Primitive Rendezvous: Regional event to bring the frontier to life at Seven Eagles June 23-28
GRAND RAPIDS — Frontier Ohio is to come life Saturday through June 28 at Seven Eagles Historical Education Center, Grand Rapids, when re-enactors from throughout Ohio and as far away as Florida converge in Wood County to take part in the Friends of the Old Northwest Primitive Rendezvous.
The entire camp is to be open to visitors 10 a.m.-4 p.m. Saturday through June 25. Visitors can see a primitive encampment of people living as early pioneers, hear period music, learn about history, tour the site’s historic buildings and shop at stores to buy historical items.
“This is a great place to bring your family,” said event leader Jaret Nye of Bowling Green. “Adults and kids can learn about history and see how people lived when this part of Ohio was the frontier.”
Happening throughout the days will be demonstrations of frontier skills.
“There will be people cooking over campfires, dipping candles, operating a blacksmith forge, shooting muzzleloaders and probably throwing tomahawks and doing other things like sewing and spinning yarn,” Nye said.
Periodic tours of the historic buildings at Seven Eagles are to be available, including a 200-year-old pioneer cabin and homestead; the Catfish Inn, a reproduction Scottish inn; a French trapper’s cabin; and a Native American longhouse.
On the stage, the schedule for Saturday begins at 11 a.m. with a presentation on the Battle of Fallen Timbers by Pat Stephens with the 1st Sub Legion of the United States, a partner of the Fallen Timbers Battlefield Commission, Maumee. He plans to talk about uniforms of the battle, the importance of the battle and ravine area of the battlefield.
Also Saturday, visitors can hear period music on the stage all afternoon. Period musicians expected to take part during the week are “Buffalo Woman” Jane Cassidy of Virginia, Hand Hewn of Delta, Amie and Bruce Brodie of Oregon, Ohio, Steve Keefer of Sidney and others.

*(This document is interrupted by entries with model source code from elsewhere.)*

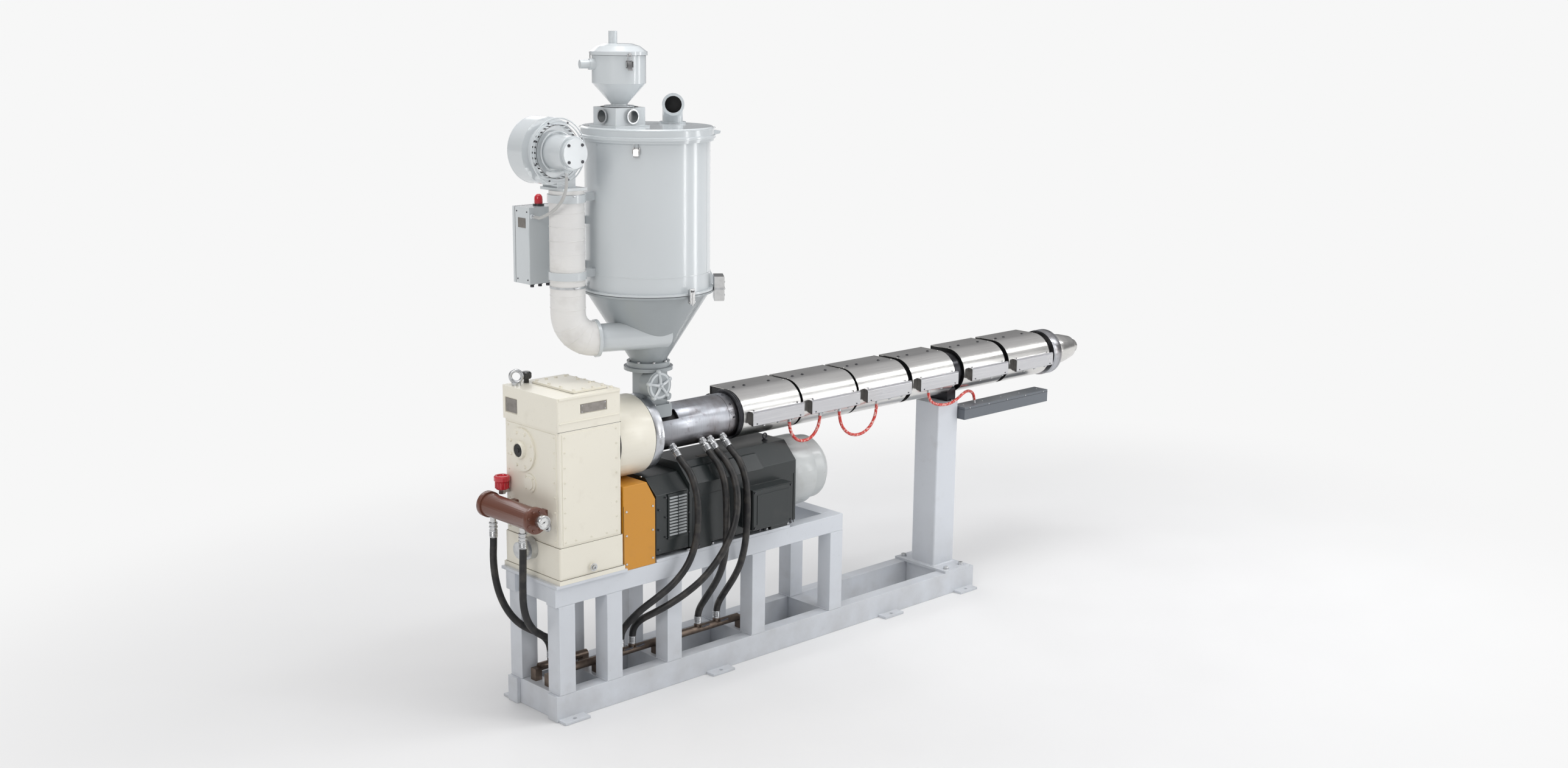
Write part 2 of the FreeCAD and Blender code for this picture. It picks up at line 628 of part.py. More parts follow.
# ---- drive ----
def coupling_guard():
    x0 = GEARBOX_X1 + GEARBOX_LIP
    top = BARREL_Z - GUARD_DROP
    outline = [(x0, BEAM_TOP), (GUARD_X1, BEAM_TOP), (GUARD_X1, top - GUARD_CHAMFER_Z),
               (GUARD_X1 - GUARD_CHAMFER_X, top), (x0, top)]
    guard = prism_y(outline, -MOTOR_HALF, MOTOR_HALF)
    seat = box(GEARBOX_X1, GEARBOX_X1 + 30, -MOTOR_HALF - 1, MOTOR_HALF + 1, BEAM_TOP - 1, PLATE_TOP)
    drum = rod_x(GEARBOX_X1 - 1, DRUM_X1 + 1, DRUM_R + FIT)
    save("coupling_guard", cut(guard, seat, drum))


def motor_section(half, top, shoulder):
    flank = top - shoulder
    return [(-half, PLATE_TOP + MOTOR_FEET), (half, PLATE_TOP + MOTOR_FEET), (half, flank),
            (MOTOR_TOP_HALF, top), (-MOTOR_TOP_HALF, top), (-half, flank)]


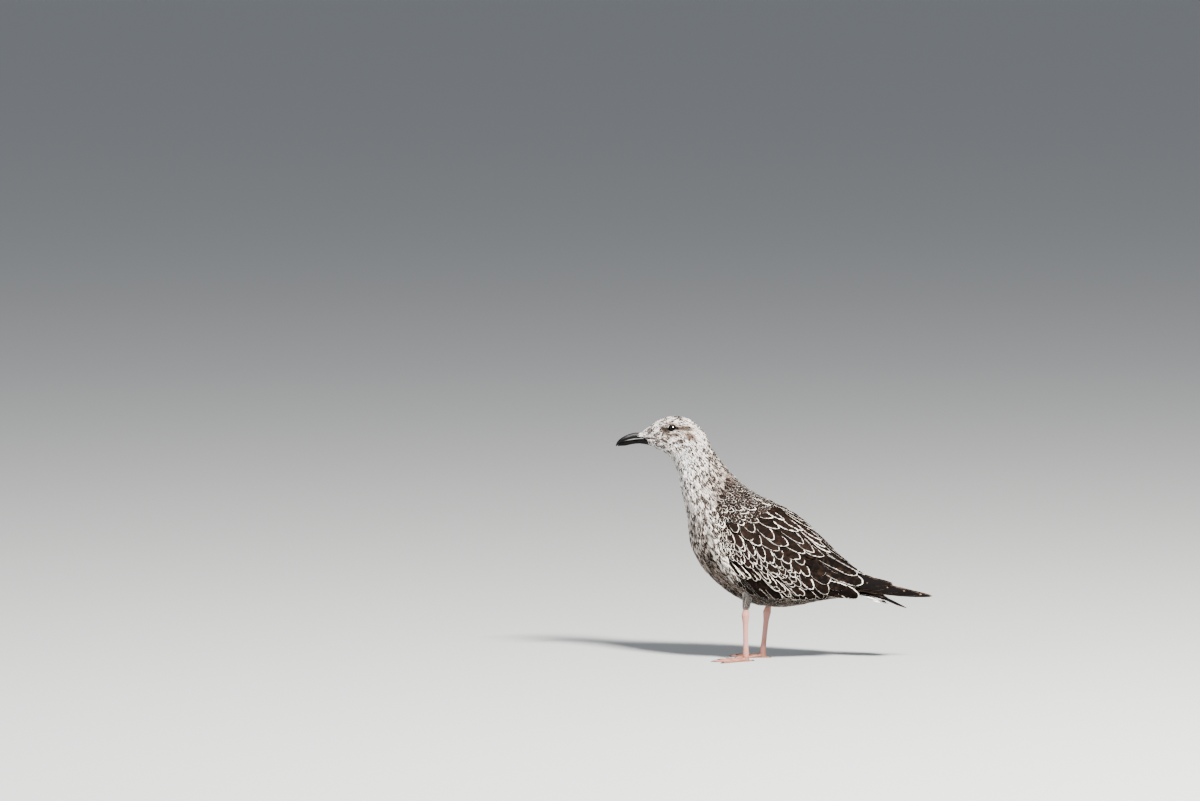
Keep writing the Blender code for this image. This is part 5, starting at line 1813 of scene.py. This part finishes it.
# degrees and millimetres: forward corner, above, rear corner, below and forward again
LID_OPENING = ((0, 5.3), (30, 4.2), (60, 3.3), (90, 3.0), (120, 3.35), (150, 4.2), (180, 5.0),
               (210, 4.2), (240, 3.5), (270, 3.25), (300, 3.5), (330, 4.3), (360, 5.3))
# millimetres out from the opening, and height over the ball as a share of LID_THICK
LID_EDGE = ((0.0, 0.05), (0.05, 0.6), (0.28, 0.85), (0.6, 0.8), (1.0, 0.55), (1.6, 0.35), (2.2, 0.3),
            (2.6, 0.0), (2.9, -1.5))
LID_BLACK, LID_ABOVE, LID_CORNER = (0.0015, 0.0012, 0.0011), (0.022, 0.0155, 0.012), (0.004, 0.003, 0.0025)
LID_BELOW = (0.50, 0.44, 0.38)


def lid_colour(turn):
    """Black at the edge; farther out dark above, darker at the corners and pale below."""
    out_mm = np.array(LID_EDGE)[:, :1]
    below = np.clip(-1.6 * np.sin(turn + 0.35) - 0.35, 0, 1)[None]
    downy = np.clip((out_mm - 0.35) / 0.5, 0, 1)[..., None]
    corner = np.clip(1.5 * np.abs(np.cos(turn)) - 0.4, 0, 1)[None, :, None]
    outer = mix_tones(mix_tones(LID_ABOVE, LID_CORNER, corner), LID_BELOW, below[..., None])
    return opaque(mix_tones(LID_BLACK, outer, downy))


def make_lids(name, centre, radius, axis):
    """A lid ring: it rises from the ball at the opening, rounds over and sinks under the feathers."""
    up = unit(np.array((0.0, 0.0, 1.0)) - axis * axis[2])
    forward = np.cross(up, axis) if np.cross(up, axis)[0] < 0 else np.cross(axis, up)
    degrees = np.arange(LID_TURNS) * 360 / LID_TURNS
    turn = np.radians(degrees - LID_TILT)
    out = np.cos(turn)[:, None] * forward + np.sin(turn)[:, None] * up
    rows = []
    for out_mm, height in LID_EDGE:
        away = (read_curve(degrees, LID_OPENING) + out_mm) * MM
        tilt = np.arcsin(np.clip(away / radius, 0, 0.995))[:, None]
        way = np.cos(tilt) * axis + np.sin(tilt) * out
        rows.append(np.array(centre) + (radius + LID_THICK * height) * way)
    grid = np.array(rows)
    i, j = np.meshgrid(np.arange(len(rows) - 1), np.arange(LID_TURNS), indexing="ij")
    near, far = i * LID_TURNS, (i + 1) * LID_TURNS
    k = (j + 1) % LID_TURNS
    quads = np.stack([near + j, far + j, far + k, near + k], -1)
    if np.dot(np.cross(grid[2, 0] - grid[1, 0], grid[1, 1] - grid[1, 0]), axis) < 0:
        quads = quads[..., ::-1]
    lid = bpy.data.meshes.new(name + "_lid")
    lid.from_pydata(grid.reshape(-1, 3).tolist(), [], quads.reshape(-1, 4).tolist())
    set_values(lid, "band", "FLOAT_COLOR", lid_colour(turn))
    add_piece(name + "_lid", lid, LID_SKIN, [name])


def make_eye(name, centre, side):
    low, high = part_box(name)
    radius = (high.y - low.y) / 2
    flip = np.array((1, side, 1))
    axis = unit(EYE_AXIS * flip)
    mesh = bpy.data.meshes.new(name + "_ball")
    points, faces = closed_grid(ball_grid(centre, radius, axis))
    mesh.from_pydata(points, [], faces)
    # painted glint patch: the points that face the way of the key lamp's reflection
    facing = unit(np.array(points) - np.array(centre)) @ unit(GLINT_WAY * flip)
    set_values(mesh, "painted_glint_patch", "FLOAT", np.clip((facing - GLINT_START) / GLINT_FADE, 0, 1))
    add_piece(name + "_ball", mesh, EYE_BROWN, [name])
    make_lids(name, centre, radius, axis)


make_eye("eye_left", EYE_CENTRE[0], 1)
make_eye("eye_right", EYE_CENTRE[1], -1)
print("two eyes with lids")

# %% [markdown]
# ## Legs and feet
# Bare legs and webbed feet are flesh pink. Their solids are drawn over with a finer surface
# that rounds the corners, and the skin shows small scutes.

# %% Legs, feet and claws
LEG_PINK, LEG_WARM, FOOT_DARK, SCUTE_SEAM = (
    (0.36, 0.165, 0.148, 1), (0.34, 0.15, 0.10, 1), (0.21, 0.075, 0.042, 1), (0.16, 0.07, 0.055, 1))
SCUTE_SCALE, PATCH_SCALE = 420.0, 90
LEG_CELL, LEG_PASSES, LEG_SWELL = 0.6 * MM, 3, 0.6 * MM


def scute_group():
    tree, into, leave = new_group("leg_scutes", {"Size": SCUTE_SCALE}, ["Height"])
    entries = {"Vector": object_place(tree), "Scale": into["Size"]}
    edges = node(tree, "ShaderNodeTexVoronoi", entries, out="Distance", feature="DISTANCE_TO_EDGE")
    tree.links.new(ramp(tree, edges, 0.0, 0.12), leave["Height"])
    return tree


def leg_material(scute_pattern):
    """Pink with warmer patches, darker towards the ground and in the seams between scutes."""
    material, tree, shader = new_material("leg_skin", 0.5)
    place = object_place(tree)
    colour = blend(tree, ramp(tree, noise_at(tree, place, PATCH_SCALE), 0.35, 0.7), LEG_PINK, LEG_WARM)
    height = node(tree, "ShaderNodeSeparateXYZ", {0: place}, out="Z")
    colour = blend(tree, ramp(tree, height, 0.004, 0.022, 1.0, 0.0), colour, FOOT_DARK)
    scutes = use_group(tree, scute_pattern, Size=SCUTE_SCALE)["Height"]
    colour = blend(tree, ramp(tree, scutes, 0.0, 1.0, 0.35, 0.0), colour, SCUTE_SEAM)
    tree.links.new(colour, shader.inputs["Base Color"])
    shader.inputs["Subsurface Weight"].default_value = 0.15
    shader.inputs["Subsurface Radius"].default_value = (0.004, 0.0015, 0.001)
    add_relief(tree, shader, scutes, 0.4, 0.25 * MM)
    return material


LEG_SKIN = leg_material(scute_group())
CLAW_HORN = plain_material("claw_horn", (0.03, 0.024, 0.021), 0.35)[0]
for side in ("left", "right"):
    leg_solids = [f"leg_{side}", f"foot_{side}"]
    leg_mesh = drawn_over(
        f"leg_{side}_skin", [solid_mesh(name) for name in leg_solids], LEG_CELL, LEG_PASSES, LEG_SWELL)
    for vertex in leg_mesh.vertices:
        vertex.co.z = max(vertex.co.z, 0.0)
    add_piece(f"leg_{side}_skin", leg_mesh, LEG_SKIN, leg_solids)
    print("leg", side, len(leg_mesh.polygons), "faces")
for name, solid in nodes.items():
    if name.startswith("claw_"):
        solid.data.materials.clear()
        solid.data.materials.append(CLAW_HORN)
        solid.data.shade_smooth()
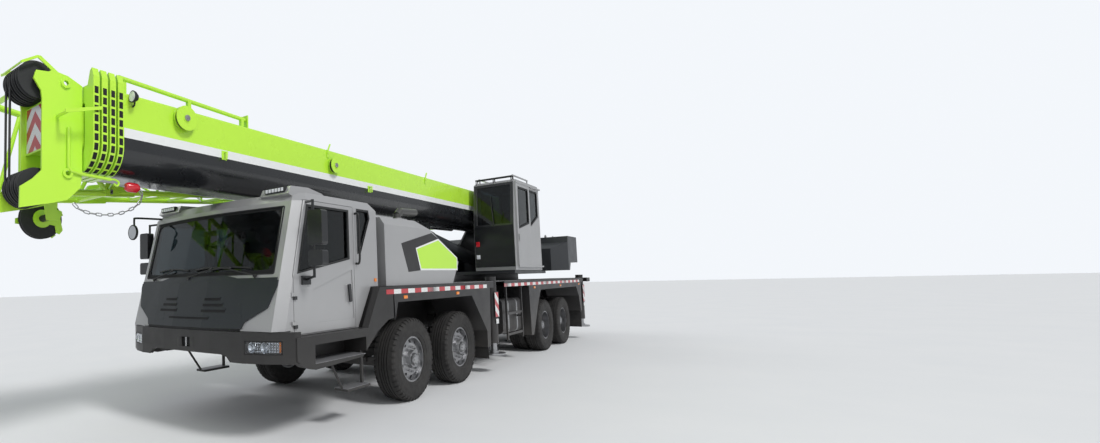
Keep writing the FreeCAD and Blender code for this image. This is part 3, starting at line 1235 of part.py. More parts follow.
def height_at(chord, station):
    """Height of a chord, given by its bends, at a station."""
    for (x0, z0), (x1, z1) in zip(chord, chord[1:]):
        if x1 <= station <= x0:
            return z0 + (z1 - z0) * (x0 - station) / (x0 - x1)
    raise ValueError(f"no chord at {station}")


def chord_parts(name, chord, across, front, rear, radius):
    """The round bars of one chord between two stations."""
    inner = [spot for spot in chord if rear < spot[0] < front]
    spots = [(front, height_at(chord, front))] + inner + [(rear, height_at(chord, rear))]
    bars = []
    for number, (ahead, behind) in enumerate(zip(spots, spots[1:])):
        bars.append(strut(f"{name}{number}", (ahead[0], across, ahead[1]), (behind[0], across, behind[1]),
                          radius + (number % 2) * 2))
        if number > 0:
            bars.append(tube(f"{name}_knot{number}", radius + 6, (radius + 6) * 2,
                             (ahead[0], across - radius - 6, ahead[1]), Y_AXIS))
    return bars


def lattice(name, chords, across, stations):
    """Posts and alternating diagonals between a lower and an upper chord."""
    low_chord, high_chord = chords
    bars = []
    for number, station in enumerate(stations):
        low = height_at(low_chord, station)
        high = height_at(high_chord, station)
        bars.append(strut(f"{name}_post{number}", (station, across, low), (station, across, high),
                          brace_radius))
        if number + 1 < len(stations):
            behind = stations[number + 1]
            ends = ((low, height_at(high_chord, behind)),
                    (high, height_at(low_chord, behind)))[number % 2]
            bars.append(strut(f"{name}_brace{number}", (station, across, ends[0]),
                              (behind, across, ends[1]), brace_radius - 2))
    return bars


def cross_bars(name, chord, stations, zigzag):
    """Bars from the inner to the outer side along one chord, with flat diagonals where asked for."""
    bars = []
    for number, station in enumerate(stations):
        height = height_at(chord, station)
        bars.append(strut(f"{name}_cross{number}", (station, jib_inner, height),
                          (station, jib_outer, height), brace_radius - 1))
        if zigzag and number + 1 < len(stations):
            behind = stations[number + 1]
            ends = (jib_inner, jib_outer) if number % 2 == 0 else (jib_outer, jib_inner)
            bars.append(strut(f"{name}_diagonal{number}", (station, ends[0], height),
                              (behind, ends[1], height_at(chord, behind)), brace_radius - 3))
    return bars


def lug(name, across, height, rear, front):
    """A pin lug around a chord's end."""
    return box(name, (rear, front), (across - lug_half, across + lug_half),
               (height - lug_half, height + lug_half))


rear_stations = (940, 190, -560, -1310, -2060, -2810, -3560, -4310, -4980)
front_stations = (1060, 1520, 2100, 2650)
rear_section = []
front_section = []
fork = []
for side_name, across in JIB_SIDES:
    for level, chord in (("low", JIB_LOW), ("high", JIB_HIGH)):
        name = f"jib_{side_name}_{level}"
        splice_height = height_at(chord, JIB_SPLICE)
        rear_section += chord_parts(f"{name}_rear", chord, across, JIB_SPLICE - 20, -5000, chord_radius)
        rear_section.append(lug(f"{name}_rear_lug", across, splice_height, JIB_SPLICE - lug_length,
                                JIB_SPLICE))
        front_section += chord_parts(f"{name}_front", chord, across, 3150, JIB_SPLICE + 20, chord_radius)
        front_section.append(lug(f"{name}_front_lug", across, splice_height, JIB_SPLICE,
                                 JIB_SPLICE + lug_length))
    name = f"jib_{side_name}"
    rear_section += lattice(f"{name}_rear", (JIB_LOW, JIB_HIGH), across, rear_stations)
    front_section += lattice(f"{name}_front", (JIB_LOW, JIB_HIGH), across, front_stations)
    front_section.append(prism(f"{name}_knee_plate", "side", [
        (2960, 2570), (JIB_KNEE, 2540), (JIB_KNEE, 2640), (3170, 2760), (2980, 2800)],
        across - 24, across + 24))
    fork += [
        lug(f"{name}_fork_lug", across, height_at(FORK_LOW, JIB_KNEE + 1), JIB_KNEE, JIB_KNEE + lug_length),
        strut(f"{name}_fork_low", (4150, across, 2504), (3290, across, 2575), 35),
        strut(f"{name}_fork_high", (4205, across, 3466), (2950, across, 3312), 35),
        strut(f"{name}_fork_post", (3905, across, 2530), (3905, across, 3420), 31),
        strut(f"{name}_fork_brace", (3880, across, 3400), (3290, across, 2590), 28),
        strut(f"{name}_fork_rear", (2960, across, 3300), (3300, across, 2610), 24),
        strut(f"{name}_fork_front", (3930, across, 3410), (4140, across, 2520), 22),
        strut(f"{name}_fork_thin", (3200, across, 3340), (3640, across, 2560), 14),
        strut(f"{name}_fork_tie", (3400, across, 3360), (3890, across, 2700), 14),
        prism(f"{name}_fork_plate", "side", [
            (2880, 3190), (2890, 3350), (3010, 3362), (3240, 3380), (3180, 3060), (3040, 3080)],
            across - 12, across + 12),
        prism(f"{name}_fork_clevis_outer", "side", [
            (4120, 2470), (4230, 2465), (4230, 2540), (4120, 2545)], across - 50, across - 22),
        prism(f"{name}_fork_clevis_inner", "side", [
            (4120, 2470), (4230, 2465), (4230, 2540), (4120, 2545)], across + 22, across + 50)]
for level, chord in (("low", JIB_LOW), ("high", JIB_HIGH)):
    rear_section += cross_bars(f"jib_rear_{level}", chord, rear_stations, True)
    front_section += cross_bars(f"jib_front_{level}", chord, front_stations, True)
front_section.append(strut("jib_knee_tube", (3100, jib_inner, 2680), (3100, jib_outer, 2680), 40))
for number, (station, height, radius) in enumerate((
        (3290, 2577, 30), (3905, 2520, 24), (4140, 2505, 30), (4190, 3464, 26), (3905, 3429, 24),
        (3300, 3355, 20), (2965, 3230, 30))):
    fork.append(strut(f"fork_cross{number}", (station, jib_inner, height), (station, jib_outer, height),
                      radius))
fork.append(strut("fork_web0", (3290, jib_inner, 2577), (3905, jib_outer, 2520), 16))
fork.append(strut("fork_web1", (3905, jib_outer, 3429), (3300, jib_inner, 3355), 16))
STAY = [(1640, 3395), (1640, 3335), (2880, 3235), (2880, 3305)]  # stay bar seen from the side
stay_bar = prism("jib_stay", "side", STAY, jib_middle - 28, jib_middle + 28)
stay_holes = [tube(f"jib_stay_hole{number}", 13, 100, (station, jib_middle - 50, height), Y_AXIS)
              for number, (station, height) in enumerate((
                  (1760, 3358), (2000, 3338), (2240, 3319), (2480, 3300), (2720, 3281)))]
front_section.append(box("stay_foot", (1500, 1640), (jib_middle - 40, jib_middle + 40), (3340, 3400)))
fork.append(box("stay_head", (2880, 3000), (jib_middle - 40, jib_middle + 40), (3200, 3310)))
for number, station in enumerate((1140, -3560)):
    foot_height = height_at(JIB_LOW, station)
    bracket = [
        box(f"jib_bracket{number}", (station - 60, station + 60), (jib_inner, -boom_half),
            (foot_height - 20, foot_height + 20)),
        box(f"jib_bracket_plate{number}", (station - 100, station + 100),
            (-boom_half - 20, -boom_half), (foot_height + 120, foot_height + 420)),
        prism(f"jib_bracket_web{number}", "front", [
            (jib_inner, foot_height - 15), (-boom_half, foot_height + 120),
            (-boom_half, foot_height + 420), (jib_inner, foot_height + 20)],
            station - 10, station + 10)]
    if number == 0:
        front_section += bracket
    else:
        rear_section += bracket
node("jib", group("jib_set", [fuse("jib_rear", rear_section), fuse("jib_front", front_section),
                              fuse("jib_fork", fork), cut("jib_stay_bar", stay_bar, stay_holes)]))

# Build, check and write every sub-part

os.makedirs("parts", exist_ok=True)
doc.recompute()
for thing in doc.Objects:
    if "Invalid" in thing.State or "Error" in thing.State:
        raise RuntimeError(f"{thing.Label} did not build: {thing.State}")
for thing in nodes:
    if thing.Shape.isNull() or not thing.Shape.isValid():
        raise RuntimeError(f"{thing.Label} has no valid shape")
for thing in nodes:
    thing.Shape.exportStep(f"parts/{thing.Label}.step")
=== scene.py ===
import math
import random

import bmesh
import bpy
from mathutils import Matrix, Vector


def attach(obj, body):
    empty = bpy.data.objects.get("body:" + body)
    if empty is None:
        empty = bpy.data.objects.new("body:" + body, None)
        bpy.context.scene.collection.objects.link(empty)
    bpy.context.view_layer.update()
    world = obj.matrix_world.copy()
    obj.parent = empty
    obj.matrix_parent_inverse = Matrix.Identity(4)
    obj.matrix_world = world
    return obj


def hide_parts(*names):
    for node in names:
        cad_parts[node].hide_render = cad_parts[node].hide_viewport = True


# Looks of the truck crane, metres. Stations are measured forward from the first axle, as in the part.
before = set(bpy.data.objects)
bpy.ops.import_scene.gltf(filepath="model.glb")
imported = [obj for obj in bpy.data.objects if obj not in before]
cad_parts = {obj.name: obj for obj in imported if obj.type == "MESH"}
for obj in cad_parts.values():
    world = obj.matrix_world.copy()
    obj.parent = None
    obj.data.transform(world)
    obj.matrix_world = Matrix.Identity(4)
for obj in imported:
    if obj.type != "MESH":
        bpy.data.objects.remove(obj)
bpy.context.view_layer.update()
AXLE1_X = 2.345
SIDES = (("left", 1), ("right", -1))


def at(station, across, height):
    """A point in the row frame from a station, a place across and a height."""
    return Vector((station + AXLE1_X, across, height))


# Materials

def new_material(name):
    """An empty node material with its shader, its output and its nodes' own coordinates."""
    made = bpy.data.materials.new(name)
    made.use_nodes = True
    tree = made.node_tree
    tree.nodes.clear()
    shader = tree.nodes.new("ShaderNodeBsdfPrincipled")
    output = tree.nodes.new("ShaderNodeOutputMaterial")
    tree.links.new(shader.outputs["BSDF"], output.inputs["Surface"])
    place = tree.nodes.new("ShaderNodeTexCoord")
    return made, tree, shader, place.outputs["Object"]


def noise(tree, place, scale, detail=4.0, rough=0.55):
    """A noise value over the object's own coordinates."""
    made = tree.nodes.new("ShaderNodeTexNoise")
    made.inputs["Scale"].default_value = scale
    made.inputs["Detail"].default_value = detail
    made.inputs["Roughness"].default_value = rough
    tree.links.new(place, made.inputs["Vector"])
    return made.outputs["Fac"]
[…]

Events of June 24 are to begin at 10 a.m. with an old-time church service conducted by Mike Kaufman of Defiance, who portrays a frontier preacher.
A muzzleloader shooting demonstration is set for 11 a.m. next Sunday as well as period music on the stage.
At 1 p.m. next Sunday, visitors may watch rendezvous participants take part in Highland Games, a rendition of Scottish contests in which men wearing kilts and also women compete in contests of skill and strength such as the caber toss, the sheaf pitch and the haggis toss.
Featured presenter for June 25 is Carol Jarboe of Woodburn, Kentucky, who is to tell her first-person story at 11 a.m. She portrays Maggie Delaney, an Irish indentured servant in the 1700s.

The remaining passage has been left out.